Problem statement: Restrict the output to the lines below starting at the one that contains "The Blender code" and ending at the one that contains "CREAM_GROUND = (1.0, 0.922, 0.799)", and restate them word for word, both ends included.

Extracted material:
(begin)
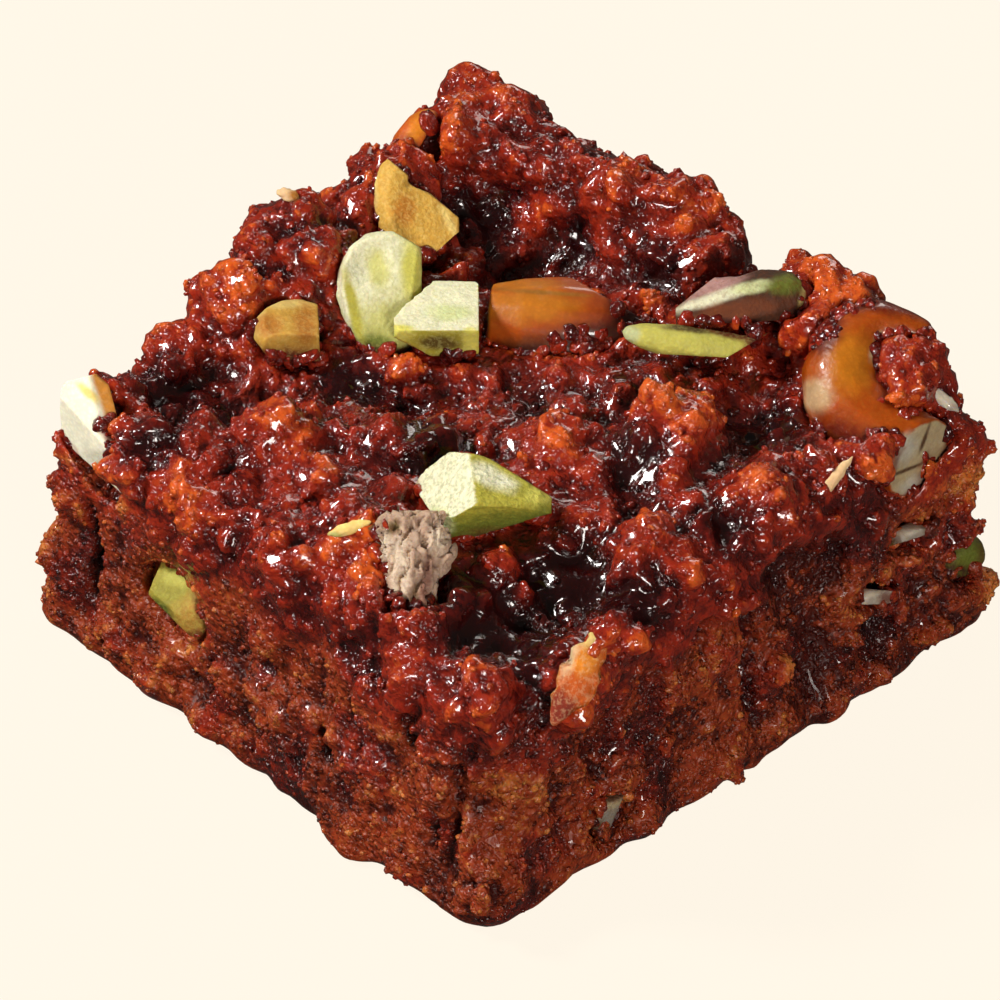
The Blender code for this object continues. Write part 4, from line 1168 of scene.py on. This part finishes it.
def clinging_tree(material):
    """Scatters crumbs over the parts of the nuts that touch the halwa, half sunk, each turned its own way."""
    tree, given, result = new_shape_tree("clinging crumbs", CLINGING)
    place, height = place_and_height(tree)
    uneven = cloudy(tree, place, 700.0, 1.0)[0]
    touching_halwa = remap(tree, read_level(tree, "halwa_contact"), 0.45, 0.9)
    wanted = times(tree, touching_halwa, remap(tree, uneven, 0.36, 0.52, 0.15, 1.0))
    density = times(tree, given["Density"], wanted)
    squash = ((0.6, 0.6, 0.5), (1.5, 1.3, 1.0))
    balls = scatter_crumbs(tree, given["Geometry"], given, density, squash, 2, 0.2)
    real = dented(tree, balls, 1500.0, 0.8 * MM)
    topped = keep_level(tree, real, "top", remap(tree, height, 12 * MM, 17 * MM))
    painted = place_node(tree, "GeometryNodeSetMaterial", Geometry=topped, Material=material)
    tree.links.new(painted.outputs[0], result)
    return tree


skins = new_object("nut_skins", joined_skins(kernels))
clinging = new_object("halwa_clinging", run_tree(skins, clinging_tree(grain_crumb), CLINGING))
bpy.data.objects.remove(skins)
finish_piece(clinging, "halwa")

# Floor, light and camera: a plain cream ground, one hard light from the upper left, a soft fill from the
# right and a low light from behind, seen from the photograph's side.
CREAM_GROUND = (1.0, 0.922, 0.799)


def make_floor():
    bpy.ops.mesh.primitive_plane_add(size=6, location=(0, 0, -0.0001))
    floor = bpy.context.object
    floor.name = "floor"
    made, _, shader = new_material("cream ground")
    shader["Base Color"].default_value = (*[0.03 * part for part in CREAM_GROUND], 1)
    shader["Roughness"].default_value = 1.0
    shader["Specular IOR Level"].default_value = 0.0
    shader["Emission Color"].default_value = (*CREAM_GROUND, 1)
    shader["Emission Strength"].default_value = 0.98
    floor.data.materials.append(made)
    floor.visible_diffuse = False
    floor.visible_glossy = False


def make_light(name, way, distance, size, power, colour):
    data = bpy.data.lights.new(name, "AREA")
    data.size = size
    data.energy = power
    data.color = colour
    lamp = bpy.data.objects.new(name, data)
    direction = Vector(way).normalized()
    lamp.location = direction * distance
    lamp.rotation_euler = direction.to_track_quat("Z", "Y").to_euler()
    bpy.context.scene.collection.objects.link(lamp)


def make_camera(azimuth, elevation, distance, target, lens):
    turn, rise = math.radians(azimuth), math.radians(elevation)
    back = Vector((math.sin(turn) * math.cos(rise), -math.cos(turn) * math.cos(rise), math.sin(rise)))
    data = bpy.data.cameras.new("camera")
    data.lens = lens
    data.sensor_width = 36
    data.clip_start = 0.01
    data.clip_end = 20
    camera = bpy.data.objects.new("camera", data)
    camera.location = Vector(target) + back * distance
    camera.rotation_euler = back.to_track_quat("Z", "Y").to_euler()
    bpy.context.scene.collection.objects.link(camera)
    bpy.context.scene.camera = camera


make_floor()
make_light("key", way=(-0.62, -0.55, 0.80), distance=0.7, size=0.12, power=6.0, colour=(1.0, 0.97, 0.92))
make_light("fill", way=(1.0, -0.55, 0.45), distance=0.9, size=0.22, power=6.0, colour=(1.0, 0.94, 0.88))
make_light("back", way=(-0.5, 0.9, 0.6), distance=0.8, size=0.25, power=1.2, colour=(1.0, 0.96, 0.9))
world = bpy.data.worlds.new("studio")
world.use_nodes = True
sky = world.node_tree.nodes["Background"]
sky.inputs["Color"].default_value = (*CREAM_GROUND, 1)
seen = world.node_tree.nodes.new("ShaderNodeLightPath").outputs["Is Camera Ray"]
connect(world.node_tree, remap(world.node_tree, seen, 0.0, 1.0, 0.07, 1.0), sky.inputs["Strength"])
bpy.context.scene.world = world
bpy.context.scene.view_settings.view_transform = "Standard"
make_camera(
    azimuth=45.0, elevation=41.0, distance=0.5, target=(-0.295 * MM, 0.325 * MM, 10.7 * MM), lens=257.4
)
(end)
(begin)
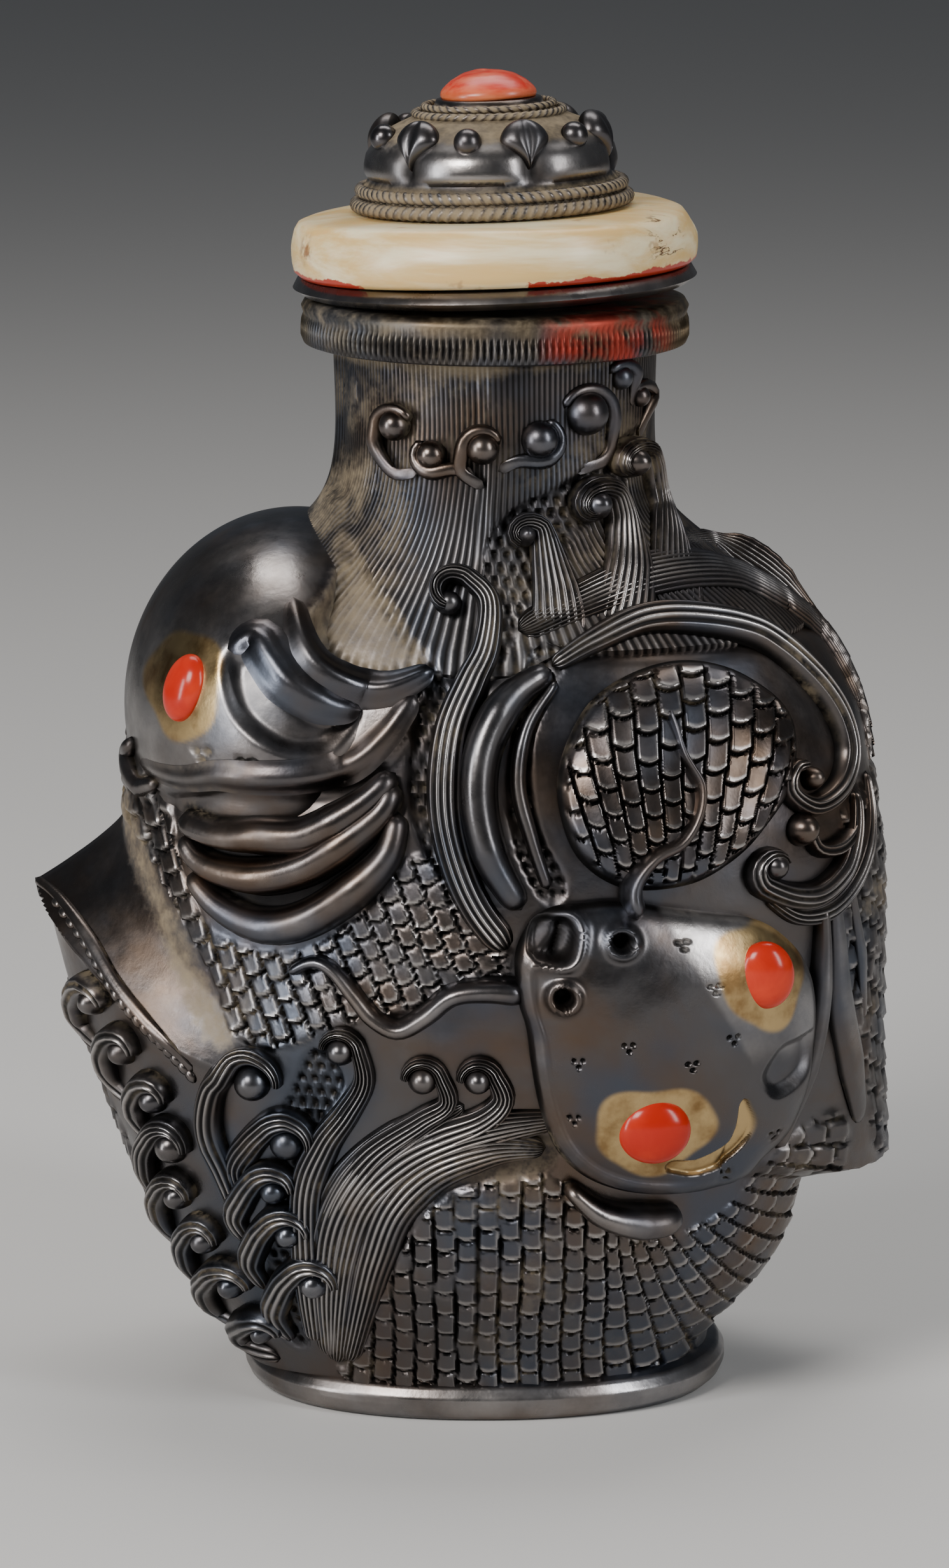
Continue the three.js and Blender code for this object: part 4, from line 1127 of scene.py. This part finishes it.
(end)
Worked solution:
The Blender code for this object continues. Write part 4, from line 1168 of scene.py on. This part finishes it.
def clinging_tree(material):
    """Scatters crumbs over the parts of the nuts that touch the halwa, half sunk, each turned its own way."""
    tree, given, result = new_shape_tree("clinging crumbs", CLINGING)
    place, height = place_and_height(tree)
    uneven = cloudy(tree, place, 700.0, 1.0)[0]
    touching_halwa = remap(tree, read_level(tree, "halwa_contact"), 0.45, 0.9)
    wanted = times(tree, touching_halwa, remap(tree, uneven, 0.36, 0.52, 0.15, 1.0))
    density = times(tree, given["Density"], wanted)
    squash = ((0.6, 0.6, 0.5), (1.5, 1.3, 1.0))
    balls = scatter_crumbs(tree, given["Geometry"], given, density, squash, 2, 0.2)
    real = dented(tree, balls, 1500.0, 0.8 * MM)
    topped = keep_level(tree, real, "top", remap(tree, height, 12 * MM, 17 * MM))
    painted = place_node(tree, "GeometryNodeSetMaterial", Geometry=topped, Material=material)
    tree.links.new(painted.outputs[0], result)
    return tree


skins = new_object("nut_skins", joined_skins(kernels))
clinging = new_object("halwa_clinging", run_tree(skins, clinging_tree(grain_crumb), CLINGING))
bpy.data.objects.remove(skins)
finish_piece(clinging, "halwa")

# Floor, light and camera: a plain cream ground, one hard light from the upper left, a soft fill from the
# right and a low light from behind, seen from the photograph's side.
CREAM_GROUND = (1.0, 0.922, 0.799)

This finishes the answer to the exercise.